■ DATASET EXTRACT
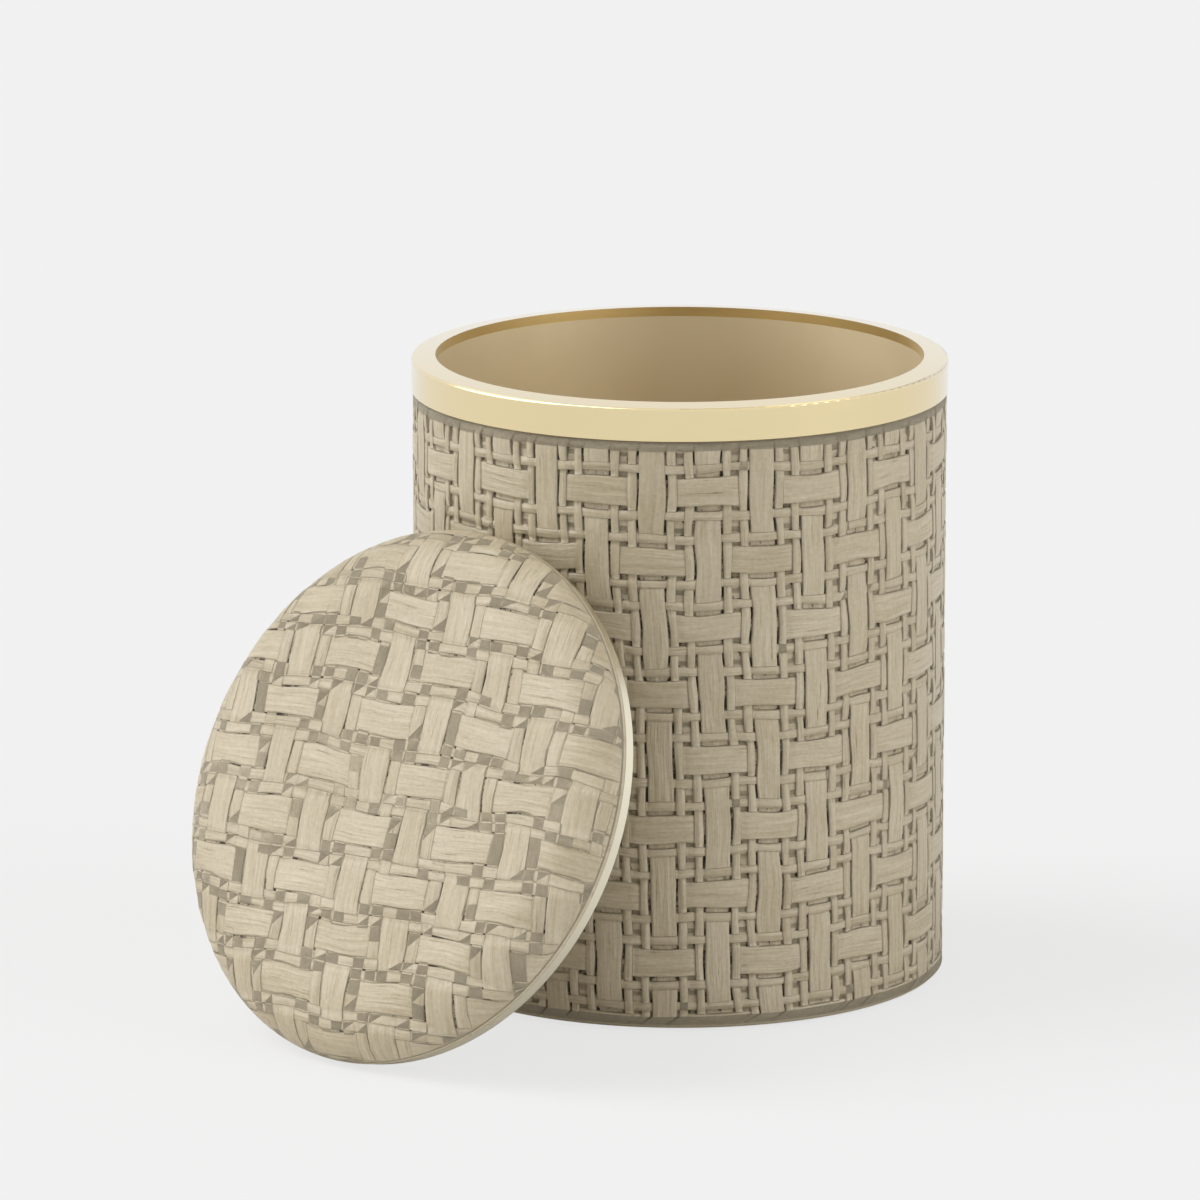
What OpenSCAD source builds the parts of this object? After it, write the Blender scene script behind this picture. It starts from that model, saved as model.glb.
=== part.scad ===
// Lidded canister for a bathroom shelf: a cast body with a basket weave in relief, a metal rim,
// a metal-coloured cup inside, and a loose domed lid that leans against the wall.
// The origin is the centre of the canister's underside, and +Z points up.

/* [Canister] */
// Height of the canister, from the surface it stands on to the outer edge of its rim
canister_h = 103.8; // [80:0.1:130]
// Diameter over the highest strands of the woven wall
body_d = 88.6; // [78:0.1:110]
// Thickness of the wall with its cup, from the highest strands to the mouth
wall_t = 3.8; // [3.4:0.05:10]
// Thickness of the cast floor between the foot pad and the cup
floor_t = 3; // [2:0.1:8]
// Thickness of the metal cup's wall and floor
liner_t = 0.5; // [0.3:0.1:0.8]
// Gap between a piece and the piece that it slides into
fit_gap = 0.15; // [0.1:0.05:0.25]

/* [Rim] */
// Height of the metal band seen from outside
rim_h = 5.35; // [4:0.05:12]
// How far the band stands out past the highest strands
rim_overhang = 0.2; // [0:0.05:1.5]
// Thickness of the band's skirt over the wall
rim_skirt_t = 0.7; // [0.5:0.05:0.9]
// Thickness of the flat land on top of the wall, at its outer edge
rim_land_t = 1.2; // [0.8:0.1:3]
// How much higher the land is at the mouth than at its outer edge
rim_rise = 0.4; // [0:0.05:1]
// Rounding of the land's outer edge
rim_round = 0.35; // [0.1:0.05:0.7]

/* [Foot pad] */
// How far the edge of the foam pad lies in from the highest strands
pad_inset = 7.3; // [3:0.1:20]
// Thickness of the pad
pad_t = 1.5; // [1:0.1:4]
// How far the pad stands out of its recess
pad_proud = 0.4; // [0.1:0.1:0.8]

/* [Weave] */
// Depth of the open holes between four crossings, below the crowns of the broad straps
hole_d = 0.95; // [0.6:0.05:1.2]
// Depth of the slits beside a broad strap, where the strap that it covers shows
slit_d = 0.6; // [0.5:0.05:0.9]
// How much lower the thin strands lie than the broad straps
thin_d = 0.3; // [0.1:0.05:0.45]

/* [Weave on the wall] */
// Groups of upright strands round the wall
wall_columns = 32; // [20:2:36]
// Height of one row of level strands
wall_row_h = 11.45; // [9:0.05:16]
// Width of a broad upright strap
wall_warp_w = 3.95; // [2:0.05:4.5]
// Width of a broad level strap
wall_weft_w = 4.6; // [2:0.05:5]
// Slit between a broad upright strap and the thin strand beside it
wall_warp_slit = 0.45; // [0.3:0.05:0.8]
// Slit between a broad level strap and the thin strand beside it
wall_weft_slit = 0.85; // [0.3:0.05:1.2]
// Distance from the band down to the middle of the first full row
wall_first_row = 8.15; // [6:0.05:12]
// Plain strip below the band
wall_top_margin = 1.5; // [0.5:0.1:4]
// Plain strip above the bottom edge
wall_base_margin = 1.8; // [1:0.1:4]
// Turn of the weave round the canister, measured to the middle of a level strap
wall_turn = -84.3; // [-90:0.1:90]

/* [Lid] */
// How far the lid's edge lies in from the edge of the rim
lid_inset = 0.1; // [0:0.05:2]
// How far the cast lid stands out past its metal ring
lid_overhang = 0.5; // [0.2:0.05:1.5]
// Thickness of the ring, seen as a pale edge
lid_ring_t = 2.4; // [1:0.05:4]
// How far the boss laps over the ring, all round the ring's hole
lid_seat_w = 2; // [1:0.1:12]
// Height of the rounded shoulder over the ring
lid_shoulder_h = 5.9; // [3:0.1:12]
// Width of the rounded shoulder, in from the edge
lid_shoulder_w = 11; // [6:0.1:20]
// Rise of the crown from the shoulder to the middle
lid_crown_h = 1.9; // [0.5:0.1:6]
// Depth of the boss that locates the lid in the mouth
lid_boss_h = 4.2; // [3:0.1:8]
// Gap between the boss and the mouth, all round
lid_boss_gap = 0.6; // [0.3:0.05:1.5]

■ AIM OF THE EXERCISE
Only the lines from the first line of the material above through the line that contains "and +Z points up." should be quoted, each one exactly.

■ SOLUTION FOR THIS EXERCISE
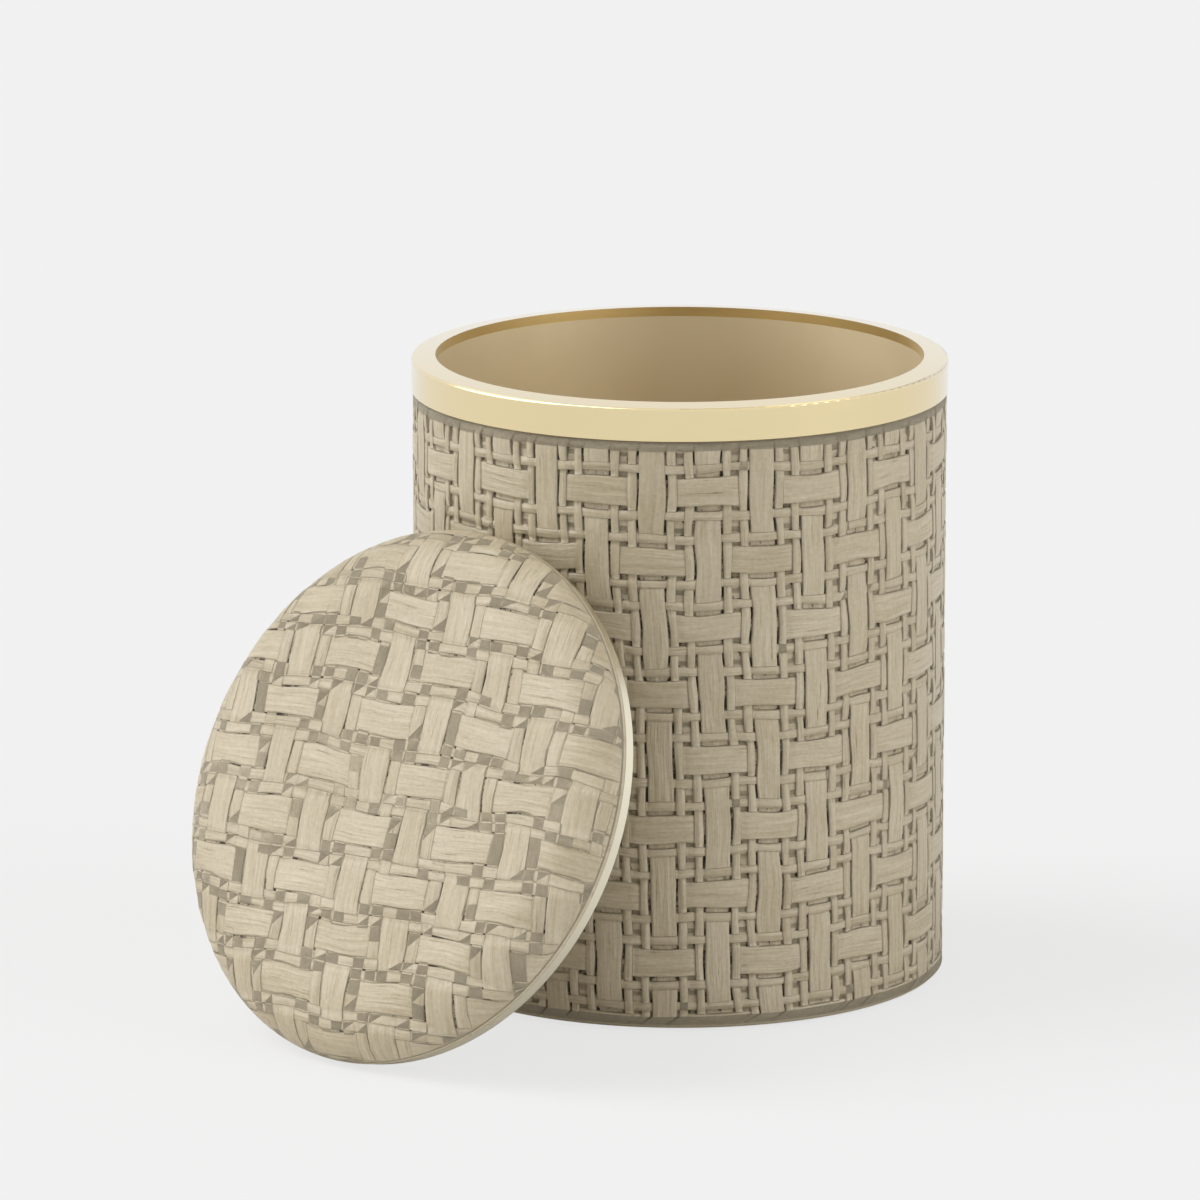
What OpenSCAD source builds the parts of this object? After it, write the Blender scene script behind this picture. It starts from that model, saved as model.glb.
=== part.scad ===
// Lidded canister for a bathroom shelf: a cast body with a basket weave in relief, a metal rim,
// a metal-coloured cup inside, and a loose domed lid that leans against the wall.
// The origin is the centre of the canister's underside, and +Z points up.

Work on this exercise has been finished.